→ **What is being asked**
Extract, without alteration, each line from the start of the listing to the line bearing "pull_edge = 0.3".

=== Data block ===

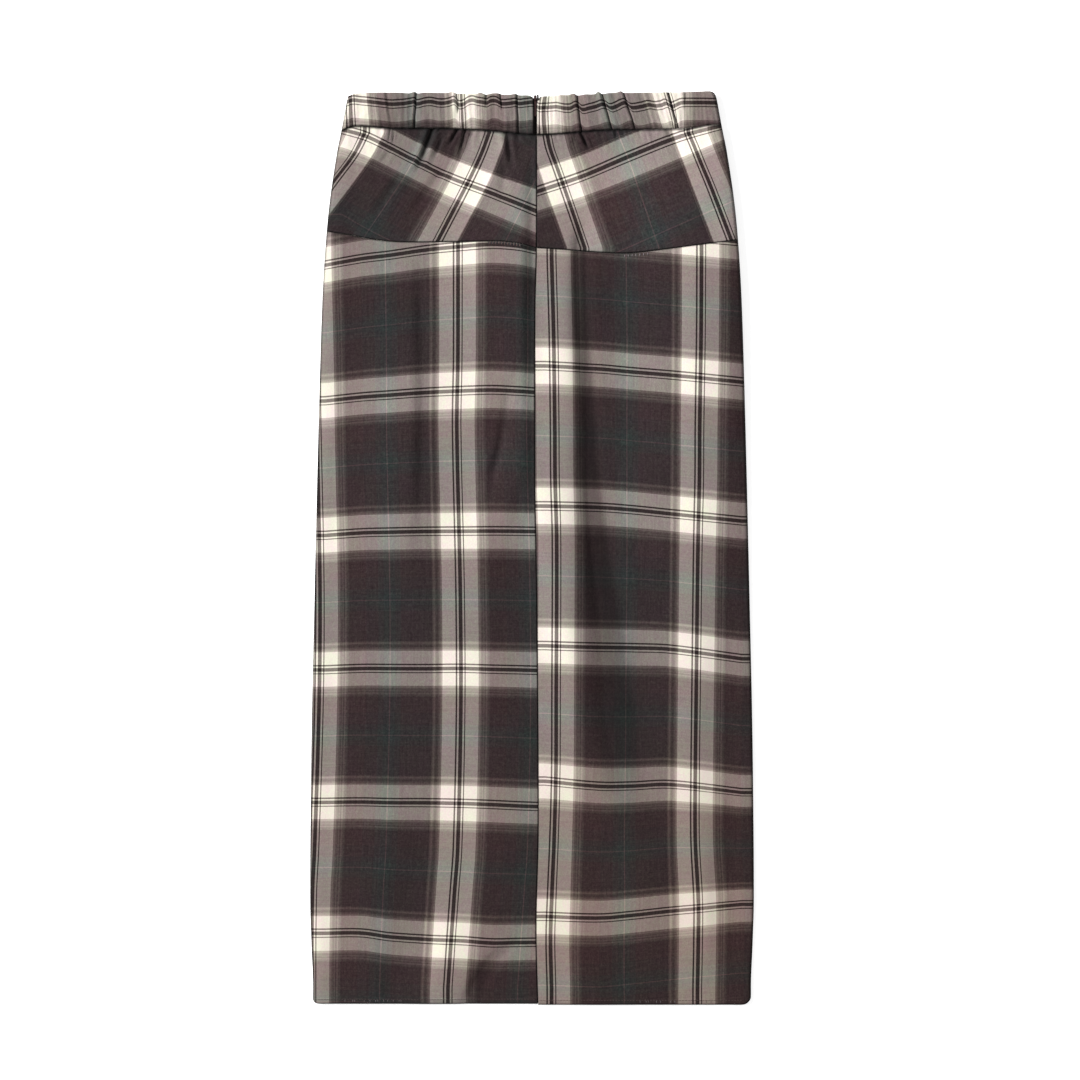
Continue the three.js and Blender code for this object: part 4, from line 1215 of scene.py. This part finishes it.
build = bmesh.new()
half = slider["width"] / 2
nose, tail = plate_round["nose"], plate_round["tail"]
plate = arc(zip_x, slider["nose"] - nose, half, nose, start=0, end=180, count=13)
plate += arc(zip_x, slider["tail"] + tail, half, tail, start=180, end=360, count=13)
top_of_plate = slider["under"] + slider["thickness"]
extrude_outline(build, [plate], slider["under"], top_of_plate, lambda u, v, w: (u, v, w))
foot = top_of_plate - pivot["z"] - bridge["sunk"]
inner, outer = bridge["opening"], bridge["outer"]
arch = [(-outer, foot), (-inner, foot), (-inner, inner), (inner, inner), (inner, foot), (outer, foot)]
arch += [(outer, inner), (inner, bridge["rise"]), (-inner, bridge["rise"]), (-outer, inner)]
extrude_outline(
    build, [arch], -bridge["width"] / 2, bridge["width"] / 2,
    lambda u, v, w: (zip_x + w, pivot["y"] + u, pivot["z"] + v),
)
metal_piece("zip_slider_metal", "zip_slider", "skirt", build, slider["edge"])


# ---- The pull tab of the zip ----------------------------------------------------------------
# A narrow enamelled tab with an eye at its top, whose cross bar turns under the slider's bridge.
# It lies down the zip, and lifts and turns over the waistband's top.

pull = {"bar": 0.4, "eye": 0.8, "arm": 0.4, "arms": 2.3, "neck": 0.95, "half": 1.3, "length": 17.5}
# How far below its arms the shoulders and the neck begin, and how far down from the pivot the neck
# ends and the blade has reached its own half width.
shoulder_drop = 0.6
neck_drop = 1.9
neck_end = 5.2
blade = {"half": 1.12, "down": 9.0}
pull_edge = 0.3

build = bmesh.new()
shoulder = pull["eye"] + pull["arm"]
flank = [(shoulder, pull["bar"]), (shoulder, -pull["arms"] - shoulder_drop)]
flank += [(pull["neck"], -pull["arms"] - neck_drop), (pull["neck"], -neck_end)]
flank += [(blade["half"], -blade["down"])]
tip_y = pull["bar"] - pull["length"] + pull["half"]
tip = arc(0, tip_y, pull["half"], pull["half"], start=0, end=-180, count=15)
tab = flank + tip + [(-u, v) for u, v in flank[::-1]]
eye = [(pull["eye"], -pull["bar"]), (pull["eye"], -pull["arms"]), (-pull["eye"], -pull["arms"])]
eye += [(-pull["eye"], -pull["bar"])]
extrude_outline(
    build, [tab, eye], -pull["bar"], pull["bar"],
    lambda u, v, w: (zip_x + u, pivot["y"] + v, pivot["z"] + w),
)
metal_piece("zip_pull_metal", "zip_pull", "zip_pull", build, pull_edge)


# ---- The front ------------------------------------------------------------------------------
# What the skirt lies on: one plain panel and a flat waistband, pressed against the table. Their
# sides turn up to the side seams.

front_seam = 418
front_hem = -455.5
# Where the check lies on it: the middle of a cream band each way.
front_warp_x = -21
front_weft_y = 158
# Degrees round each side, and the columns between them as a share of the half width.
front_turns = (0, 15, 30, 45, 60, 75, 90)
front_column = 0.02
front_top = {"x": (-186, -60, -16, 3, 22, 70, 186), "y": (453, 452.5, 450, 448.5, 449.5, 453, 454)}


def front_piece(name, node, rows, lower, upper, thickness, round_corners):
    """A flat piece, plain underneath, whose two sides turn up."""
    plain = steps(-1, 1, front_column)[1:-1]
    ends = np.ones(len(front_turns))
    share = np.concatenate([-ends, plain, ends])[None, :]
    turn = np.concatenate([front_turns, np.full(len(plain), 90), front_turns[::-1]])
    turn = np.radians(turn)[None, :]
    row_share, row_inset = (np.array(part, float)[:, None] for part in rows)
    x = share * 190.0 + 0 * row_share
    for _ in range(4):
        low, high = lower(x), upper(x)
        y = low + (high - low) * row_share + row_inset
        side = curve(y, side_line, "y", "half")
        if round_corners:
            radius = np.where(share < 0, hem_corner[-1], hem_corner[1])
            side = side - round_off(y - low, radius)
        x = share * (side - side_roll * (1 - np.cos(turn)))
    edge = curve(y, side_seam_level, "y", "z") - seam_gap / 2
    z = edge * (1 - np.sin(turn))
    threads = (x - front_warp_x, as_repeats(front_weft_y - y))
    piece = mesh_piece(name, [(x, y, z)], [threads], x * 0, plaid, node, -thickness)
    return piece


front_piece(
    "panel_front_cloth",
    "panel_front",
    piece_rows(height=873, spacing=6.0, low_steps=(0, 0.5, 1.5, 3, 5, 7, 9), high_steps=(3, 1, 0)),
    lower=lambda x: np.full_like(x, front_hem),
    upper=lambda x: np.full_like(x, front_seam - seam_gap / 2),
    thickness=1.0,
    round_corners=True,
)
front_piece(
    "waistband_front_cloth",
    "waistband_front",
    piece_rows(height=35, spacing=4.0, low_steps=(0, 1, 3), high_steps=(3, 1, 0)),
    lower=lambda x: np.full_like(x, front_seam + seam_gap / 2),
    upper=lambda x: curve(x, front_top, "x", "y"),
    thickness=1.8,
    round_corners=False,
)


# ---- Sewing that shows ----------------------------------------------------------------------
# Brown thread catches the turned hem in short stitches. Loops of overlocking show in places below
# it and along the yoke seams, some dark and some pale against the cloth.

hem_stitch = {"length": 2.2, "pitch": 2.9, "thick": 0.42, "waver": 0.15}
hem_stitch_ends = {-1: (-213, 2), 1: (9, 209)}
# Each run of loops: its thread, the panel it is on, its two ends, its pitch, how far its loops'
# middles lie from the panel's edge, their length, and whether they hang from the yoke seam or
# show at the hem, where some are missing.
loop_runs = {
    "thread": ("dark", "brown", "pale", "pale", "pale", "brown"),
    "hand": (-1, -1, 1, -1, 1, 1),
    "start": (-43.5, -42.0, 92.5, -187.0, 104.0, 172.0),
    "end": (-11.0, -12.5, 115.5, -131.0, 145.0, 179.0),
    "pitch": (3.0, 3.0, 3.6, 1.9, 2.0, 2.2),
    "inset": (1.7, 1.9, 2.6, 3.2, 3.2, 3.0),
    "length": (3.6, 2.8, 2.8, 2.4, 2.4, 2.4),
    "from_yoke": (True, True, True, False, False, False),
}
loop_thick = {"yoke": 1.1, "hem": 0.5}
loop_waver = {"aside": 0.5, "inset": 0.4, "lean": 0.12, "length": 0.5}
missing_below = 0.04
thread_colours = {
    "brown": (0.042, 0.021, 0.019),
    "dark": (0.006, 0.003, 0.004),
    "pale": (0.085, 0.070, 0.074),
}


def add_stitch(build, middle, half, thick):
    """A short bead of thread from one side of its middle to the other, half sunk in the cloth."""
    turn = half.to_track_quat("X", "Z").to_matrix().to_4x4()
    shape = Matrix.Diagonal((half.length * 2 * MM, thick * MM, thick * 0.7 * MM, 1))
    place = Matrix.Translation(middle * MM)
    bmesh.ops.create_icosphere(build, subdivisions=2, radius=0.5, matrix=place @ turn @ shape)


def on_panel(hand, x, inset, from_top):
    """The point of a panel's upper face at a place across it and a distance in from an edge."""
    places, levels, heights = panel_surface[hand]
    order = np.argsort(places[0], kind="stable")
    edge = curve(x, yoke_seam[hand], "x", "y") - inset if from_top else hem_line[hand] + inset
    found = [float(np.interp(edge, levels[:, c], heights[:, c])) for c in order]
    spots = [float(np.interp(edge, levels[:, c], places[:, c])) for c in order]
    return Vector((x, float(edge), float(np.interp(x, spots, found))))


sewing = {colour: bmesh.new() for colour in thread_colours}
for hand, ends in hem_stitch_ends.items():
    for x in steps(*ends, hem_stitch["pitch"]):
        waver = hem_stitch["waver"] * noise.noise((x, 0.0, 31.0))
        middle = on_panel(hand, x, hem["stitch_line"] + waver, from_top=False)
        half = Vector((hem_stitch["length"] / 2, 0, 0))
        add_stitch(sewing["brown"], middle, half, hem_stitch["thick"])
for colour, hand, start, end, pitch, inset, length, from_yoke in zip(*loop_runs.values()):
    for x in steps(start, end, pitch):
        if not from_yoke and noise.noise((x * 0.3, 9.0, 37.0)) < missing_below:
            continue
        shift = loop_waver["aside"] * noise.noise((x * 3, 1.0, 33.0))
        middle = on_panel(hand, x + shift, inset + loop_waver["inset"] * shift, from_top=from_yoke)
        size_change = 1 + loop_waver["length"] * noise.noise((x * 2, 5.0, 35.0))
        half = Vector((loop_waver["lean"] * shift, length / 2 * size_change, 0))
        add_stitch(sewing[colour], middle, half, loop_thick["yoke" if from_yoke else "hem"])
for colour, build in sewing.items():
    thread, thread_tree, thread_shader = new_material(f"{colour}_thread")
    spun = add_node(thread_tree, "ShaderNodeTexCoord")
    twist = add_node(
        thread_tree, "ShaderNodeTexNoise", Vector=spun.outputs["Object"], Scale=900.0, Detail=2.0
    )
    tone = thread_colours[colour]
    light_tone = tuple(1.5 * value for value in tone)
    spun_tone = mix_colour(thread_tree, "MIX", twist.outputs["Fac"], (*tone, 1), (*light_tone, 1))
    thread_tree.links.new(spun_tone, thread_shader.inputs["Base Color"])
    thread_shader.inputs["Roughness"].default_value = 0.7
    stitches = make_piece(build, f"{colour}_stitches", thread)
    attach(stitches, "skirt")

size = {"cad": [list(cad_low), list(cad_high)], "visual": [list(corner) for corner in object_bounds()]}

===

→ **Full response**
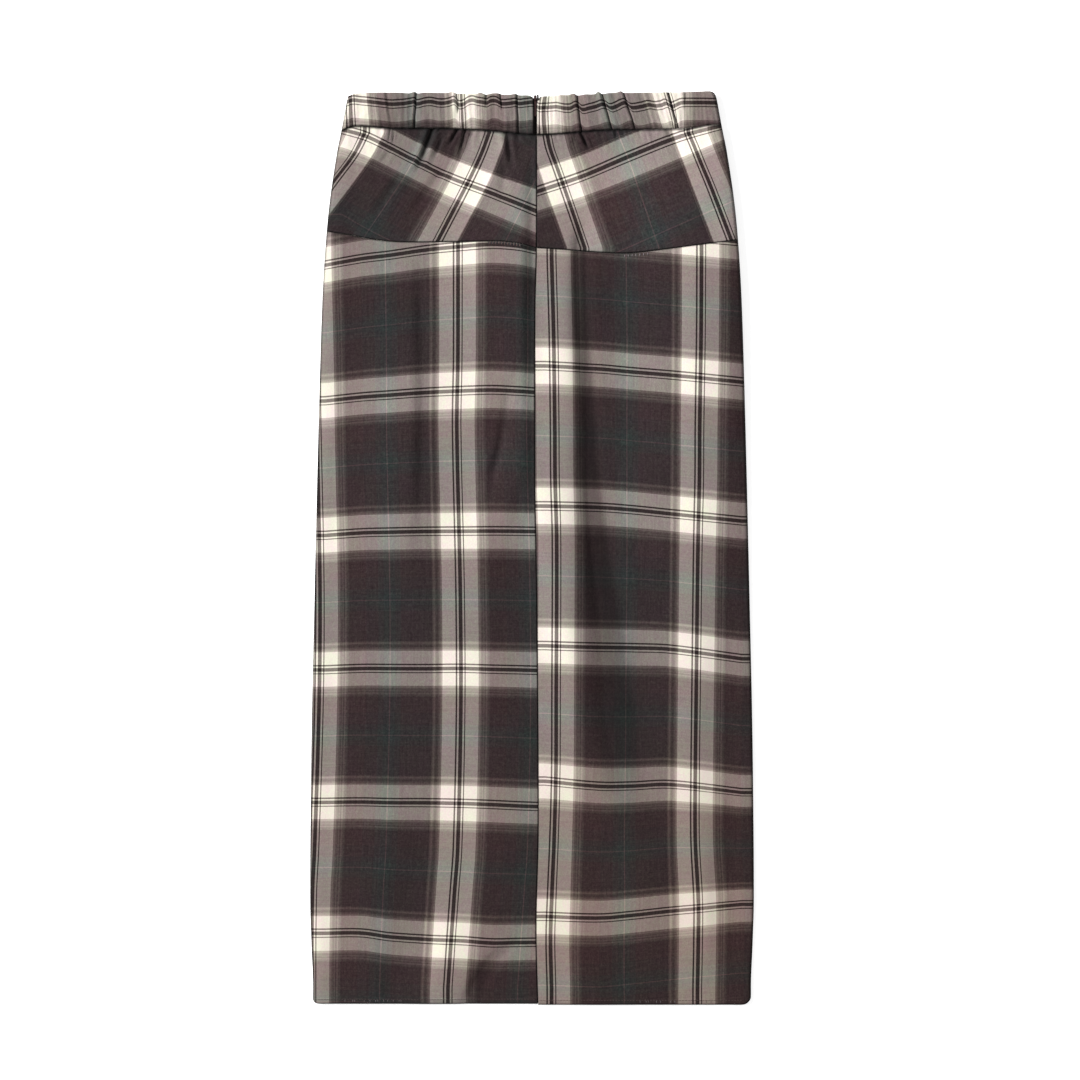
Continue the three.js and Blender code for this object: part 4, from line 1215 of scene.py. This part finishes it.
build = bmesh.new()
half = slider["width"] / 2
nose, tail = plate_round["nose"], plate_round["tail"]
plate = arc(zip_x, slider["nose"] - nose, half, nose, start=0, end=180, count=13)
plate += arc(zip_x, slider["tail"] + tail, half, tail, start=180, end=360, count=13)
top_of_plate = slider["under"] + slider["thickness"]
extrude_outline(build, [plate], slider["under"], top_of_plate, lambda u, v, w: (u, v, w))
foot = top_of_plate - pivot["z"] - bridge["sunk"]
inner, outer = bridge["opening"], bridge["outer"]
arch = [(-outer, foot), (-inner, foot), (-inner, inner), (inner, inner), (inner, foot), (outer, foot)]
arch += [(outer, inner), (inner, bridge["rise"]), (-inner, bridge["rise"]), (-outer, inner)]
extrude_outline(
    build, [arch], -bridge["width"] / 2, bridge["width"] / 2,
    lambda u, v, w: (zip_x + w, pivot["y"] + u, pivot["z"] + v),
)
metal_piece("zip_slider_metal", "zip_slider", "skirt", build, slider["edge"])


# ---- The pull tab of the zip ----------------------------------------------------------------
# A narrow enamelled tab with an eye at its top, whose cross bar turns under the slider's bridge.
# It lies down the zip, and lifts and turns over the waistband's top.

pull = {"bar": 0.4, "eye": 0.8, "arm": 0.4, "arms": 2.3, "neck": 0.95, "half": 1.3, "length": 17.5}
# How far below its arms the shoulders and the neck begin, and how far down from the pivot the neck
# ends and the blade has reached its own half width.
shoulder_drop = 0.6
neck_drop = 1.9
neck_end = 5.2
blade = {"half": 1.12, "down": 9.0}
pull_edge = 0.3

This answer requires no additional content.